376 Brush Hill Road – Part III – The Cellar

To open the cellar door was to enter a very different world. The stairs, narrow, worn boards, unfinished and uneven, took you down to an open, mostly unfinished space.

The house, on its foundation of giant field stones, was built into a slight slope, so the cellar was deep and dark toward the front, but flooded with light at the back, where the floor was at ground level, and there were large windows were set into the walls.

At the base of the stairs, there was a lot to take in.

The furnace—a huge white presence squatted like a huge faceless Buddha in front of the mass of brickwork that underpinned the fireplaces and central chimney. A black cast iron door in Buddha’s belly faced the now-empty coal bin. Squatting below that door, an aged green oil burner. (Do you wonder why the furnace was white? A thick coating of asbestos!)

To the right of the stairs, the coal bin gaped—empty. Two parallel panels of wide rough-hewn horizontal boards, perhaps ten feet apart and nearly ceiling high, jutted out from the fieldstone wall where a window near the ceiling had probably served as a coal chute. On the far side of the coal bin, a small workshop—with a study workbench where my father occasionally worked on fix-it projects; he installed a  pegboard to hold his tools.

Beyond the workshop, in the darkest part of the cellar, under the front hall, was the oil burner, if I remember correctly.

At the base of the stairs, turning left required a small step up to a slightly raised wooden walkway; left again would take you into the laundry room. Going straight would take you out the back door and into to the laundry yard–several rows of clothesline strung between sturdy uprights.
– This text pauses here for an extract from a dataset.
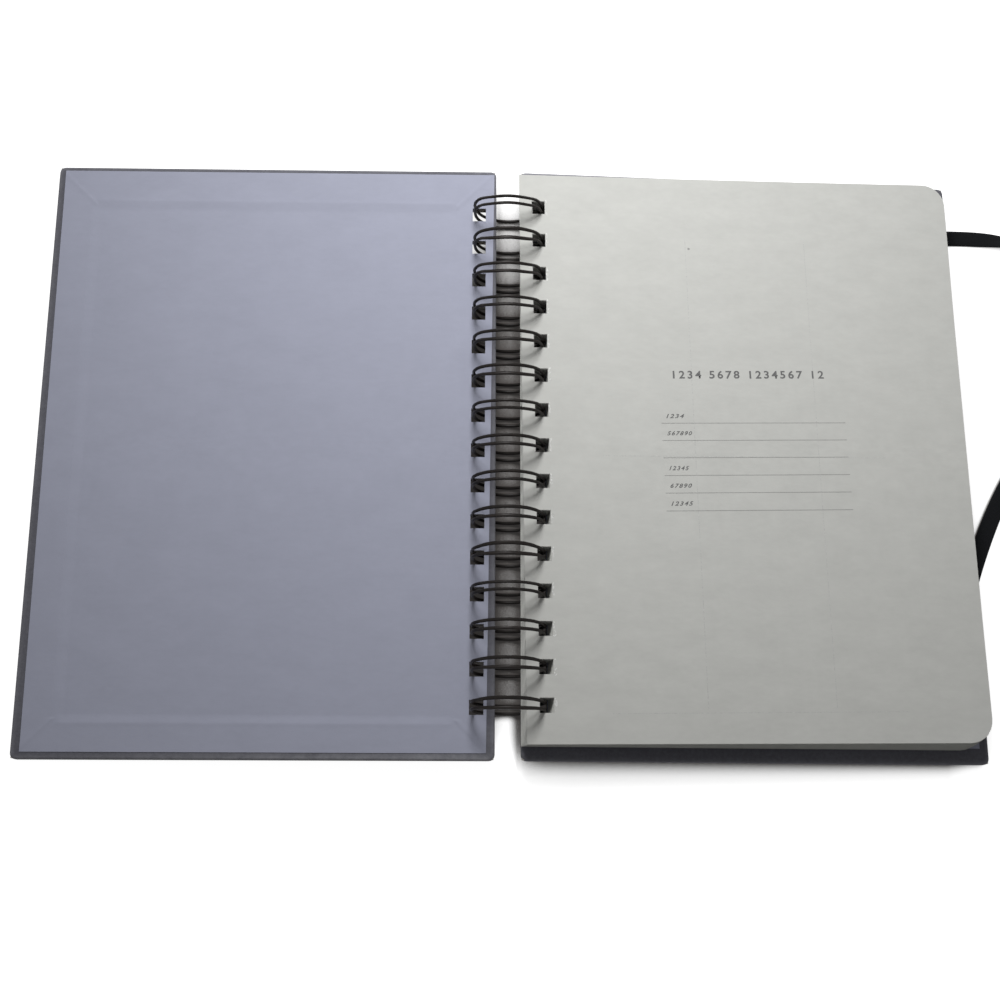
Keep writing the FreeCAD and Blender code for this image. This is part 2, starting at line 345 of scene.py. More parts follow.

The laundry room was under the kitchen. Three large items still in their original places delineated the hard, heavy work of laundresses, back in the day. Along the inside wall on the right, a pine table on nicely turned legs stretched the full distance (six or eight feet?) from the doorway to the corner. (Looked very much like the one I’ve used as a header, above. I’ve often wondered where that table ended up; in today’s world, no doubt it is the prized—and valuable—centerpiece of a kitchen or dining room, somewhere. Why didn’t one of us keep it?)

 

On the exterior back wall, a window, a chimney, and in front of the chimney, a massive cast iron stove. Across from the doorway, a four-sink soapstone unit stood on square wooden legs. (I’ve found old photos that approximate the look of these iconic relics.

 

Windows over the sinks looked out onto the pathway that led from the back door to the cellar door and the greenery beyond. Across the inside wall of gray painted gray bead board marched a row of twisted wire hooks.

Back to the base of the stairs. Straight ahead: an empty, unfinished space under the dining room, where two large windows, directly under the dining room windows, let in plenty of light. Here, my father eventually set up a ping-pong table, where he and the boys played some fast-paced, highly competitive games.

Beyond the ping-pong table, opposite the windows, another bead board wall and a doorway into the cold cellar. (This must have been under the living room) Windowless. Dark. Cool.  All four walls were lined floor-to-ceiling with shelves made of plain boards somewhat carelessly nailed together. Not nearly as jam-packed or neat as the one shown here (from the Library of Congress Archive) but this was the layout. My younger brother Richard has told me that the newspapers lining the shelves had dates in the 1890s. (Could that be right? Was the house built before 1900?) The shelves held dozens of canning jars, many still filled with preserves. There was also an odd assortment of empty bottles and jugs. I remember one, in particular, a bottle probably big enough to hold a gallon, in the shape of an apple, and with a textured leaf.

The overhead light, turned on by string attached to a short chain, had very old bulb—an ovoid shape curved to a point; when lit, a pair of illuminated wires vibrated inside it.

I had an old brown jug and an antique gallon bottle made into lamps, the latter I still have here in California.

Under the cellar stairs, by the way, was a cubicle, which enclosed a pull-chain toilet, no doubt for the sole use of the servants.